Response to bullying
- Offer support to the victim.
- Take the claim seriously and act in a calm manner.
- Act on the situation as quickly as possible by speaking to the parties in private.
- Whilst ensuring the bully sees that you disapprove of their behaviour also encourage them to see the consequences of their actions.
- Explain the punishment and why it is being given.
- Inform the Senior Management team
- Inform other staff if the children are in different classes
- Inform the parents
- Make a record of the incident
If another situation arises, go through the initial responses but this time, inform the Deputy and Head in order that further contact can be made with both sets of parents. At this point it must be considered whether the incident should remain private or become an anonymous issue for the public domain.

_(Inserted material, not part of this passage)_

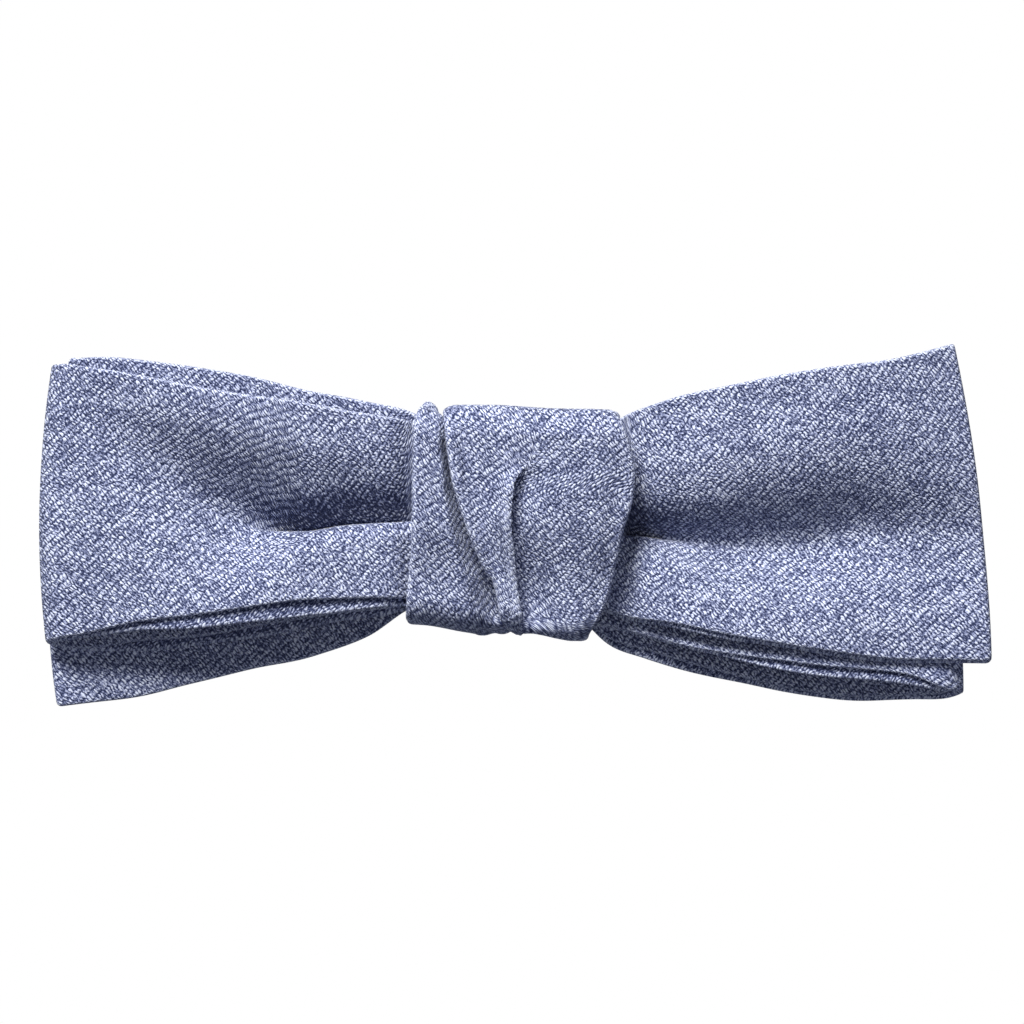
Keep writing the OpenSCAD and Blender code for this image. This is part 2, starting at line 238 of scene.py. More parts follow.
# Slow waves: along the long edges, and over the faces, where they begin and are full at WAVE_X.
# Each face has waves of its own, so the pattern is shifted between the two.
EDGE_WAVE = (0.14, 17)
EDGE_SHIFT = 31
FACE_WAVE = (0.18, 21)
FACE_SHIFT = 40
WAVE_X = (14, 24)
# How far forward the rear strip's lower edge stands, along x. It takes effect downwards over FLARE_DROP
# and away from the knot over FLARE_X.
FLARE = [(-57, 1.1), (8, 1.1), (14, 2.6), (56, 2.6)]
NO_FLARE = [(-60, 0), (60, 0)]
FLARE_DROP = (10, 20)
FLARE_X = (13.5, 22)


def slack(points, side):
    """How much more cloth than height there is between a strip's lower edge and each of its points."""
    step = np.diff(points, axis=1)
    spare = np.linalg.norm(step, axis=2) - abs(step[:, :, 2])
    outer = np.cumsum(spare[:, :FACE_ROWS][:, ::-1], axis=1)[:, ::-1]
    first = len(side) // 2
    inner = np.cumsum(spare[:, first:first + FACE_ROWS], axis=1)
    extra = np.zeros(points.shape[:2])
    extra[:, :FACE_ROWS] = outer
    extra[:, first + 1:first + 1 + FACE_ROWS] = inner
    above = np.arange(len(side)) > first + FACE_ROWS
    return np.where(above, np.where(side == 0, outer[:, :1], inner[:, -1:]), extra)


def with_rounded_ends(rows):
    """Adds the rows that run outwards past both ends while the strip thins. Returns all rows, and the angle
    that each has turned through."""
    turn = np.linspace(0, 1, END_STEPS + 1)[1:] * math.pi / 2 * END_TURN
    full, angle = [], []

    def round_over(row, inward, turns, sign):
        out = (row - inward) / np.hypot(*(row - inward)[1:3])
        for a in turns:
            full.append(row + out * math.sin(a) * CLOTH / 2)
            angle.append(sign * a)

    round_over(rows[0], rows[1], turn[::-1], -1)
    full.extend(rows)
    angle.extend([0] * len(rows))
    round_over(rows[-1], rows[-2], turn, 1)
    return np.array(full), np.array(angle)[:, None]


def strip_faces(rows, columns):
    """Faces of a strip's surface, and of the caps that join its two faces at both ends."""
    faces = grid_faces(rows, columns, False, True)
    for i in (0, rows - 1):
        for j in range(columns // 2 - 1):
            across = columns - 1 - j
            quad = (i * columns + j, i * columns + j + 1, i * columns + across - 1, i * columns + across)
            faces.append(quad[::-1] if i else quad)
    return faces


def strip(name, stations, section, step=0.5, start=0, flare=NO_FLARE):
    """A strip along its stations: (x_top, x_bottom, y, outer top, outer bottom, inner top, inner bottom,
    share of the wing's pinch, bow of the ends). start is how many rows its square end stands back, and
    flare a table of how far its lower edge stands forward, along x."""
    rows, angle = with_rounded_ends(dense_rows(stations, step)[start:])
    thin, squeeze = np.cos(angle), 1 - np.cos(angle)

    x_top, x_low, y, o_top, o_low, i_top, i_low, share, bow = (c[:, None] for c in rows.T)
    x_mid = (x_top + x_low) / 2
    length = running(np.hypot(np.diff(x_mid[:, 0]), np.diff(y[:, 0])))[:, None]
    tx, ty = np.gradient(x_mid[:, 0]), np.gradient(y[:, 0])
    size = np.hypot(tx, ty)
    nx, ny = (-ty / size)[:, None], (tx / size)[:, None]

    height, depth, out, side, end, edge = (c[None, :] for c in section.T)
    # the groove between the two faces' lips is level, however much further one face hangs down
    groove = out == -GROOVE
    top = np.where(groove, np.minimum(o_top, i_top), np.where(side == 0, o_top, i_top)) - END_DRAW * squeeze
    low = np.where(groove, np.maximum(o_low, i_low), np.where(side == 0, o_low, i_low)) + END_DRAW * squeeze
    z = low + LIP + (top - low - 2 * LIP) * height + end * out
    v = (z - low) / (top - low)
    x = x_low + (x_top - x_low) * v + bow * 4 * v * (1 - v)
    z = z + ripple(length + EDGE_SHIFT * side, 0 * z, *EDGE_WAVE)
    # deep is the shade painted into the wings' creases
    back, up, deep = wing_relief(x, z, share)
    y = y + back + ripple(x + FACE_SHIFT * side, z, *FACE_WAVE) * ramp(abs(x), *WAVE_X)
    y = y - through(flare, x) * ramp(-z, *FLARE_DROP) * ramp(abs(x), *FLARE_X)
    bulk = depth * thin * CLOTH / 2
    points = np.stack([x + nx * bulk, y + ny * bulk, z + up], axis=-1)

    round_the_end = (angle - np.sin(angle)) * CLOTH / 2
    grain = np.where(side == 0, 1, -1) * (length + round_the_end + 0 * z)
    over_the_lip = z + end * (1 - np.abs(depth)) * CLOTH / 2 + slack(points, side[0])
    uv = np.stack([grain, over_the_lip], axis=-1).reshape(-1, 2)
    # the edge attribute: painted highlights on the lips, less the shade painted into the creases
    return new_mesh(name, points.reshape(-1, 3), strip_faces(*points.shape[:2]), uv, (edge - deep).ravel())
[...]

If there is a continued occurrence of the behaviour and the full hierarchy of sanctions have been followed with no response, then the pupil will be sent home and a request made to the Governors for an exclusion.

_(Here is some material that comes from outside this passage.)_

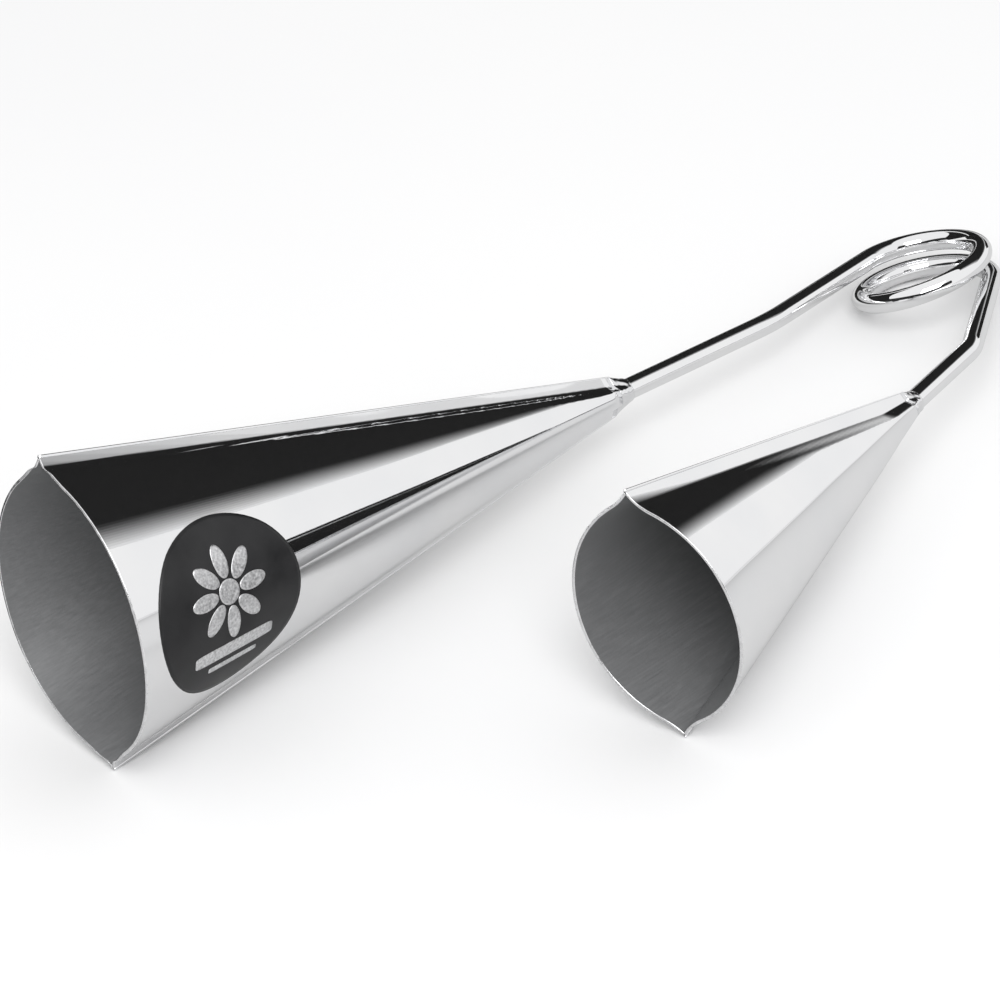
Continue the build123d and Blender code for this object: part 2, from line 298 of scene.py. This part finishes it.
def color_ramp(nodes, links, value, stops):
    node = nodes.new("ShaderNodeValToRGB")
    while len(node.color_ramp.elements) < len(stops):
        node.color_ramp.elements.new(0.5)
    for element, (place, color) in zip(node.color_ramp.elements, stops):
        element.position = place
        element.color = (*color, 1)
    links.new(value, node.inputs["Fac"])
    return node.outputs["Color"]


def add_bump(nodes, links, shader, value, strength, distance):
    node = nodes.new("ShaderNodeBump")
    node.inputs["Strength"].default_value = strength
    node.inputs["Distance"].default_value = distance
    links.new(value, node.inputs["Height"])
    links.new(node.outputs["Normal"], shader.inputs["Normal"])
    return node


def chrome(name, smudge=0.035, scratch_turn=(0, 0, 0)):
    """Bright chrome plate with faint smudges and hair-fine polishing lines."""
    material, nodes, links, shader = new_material(name, (0.93, 0.935, 0.945), 1.0, 0.04)
    cloud = object_noise(nodes, links, 38.0, detail=5.0)
    roughness = to_range(nodes, links, cloud, 0.022, 0.022 + smudge, 0.38, 0.75)
    links.new(roughness, shader.inputs["Roughness"])
    tint = color_ramp(nodes, links, cloud, [(0.3, (0.95, 0.95, 0.955)), (0.75, (0.90, 0.905, 0.92))])
    links.new(tint, shader.inputs["Base Color"])
    lines = object_noise(nodes, links, 60.0, (1.5, 40, 40), scratch_turn, 2.0)
    add_bump(nodes, links, shader, lines, 0.03, 0.00002)
    return material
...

All the staff at Irlam Endowed fully support the Anti bullying charter that we have signed. All forms of bullying are totally unacceptable in this school and are to be dealt with promptly and appropriately. Sensitivity and professional judgement needs to be used to protect the victim. Persistent name calling and physical abuse destroys a child’s self-esteem and confidence. Children who are constantly worrying about what awaits them at play time are unlikely to concentrate in class, and children who are bullied are more likely to miss a lot of school due to illness, real or imagined.
This school will have a warm, friendly, welcoming and safe ethos. It will be a place where bullying is not tolerated and where all will treat others as they themselves would expect to be treated.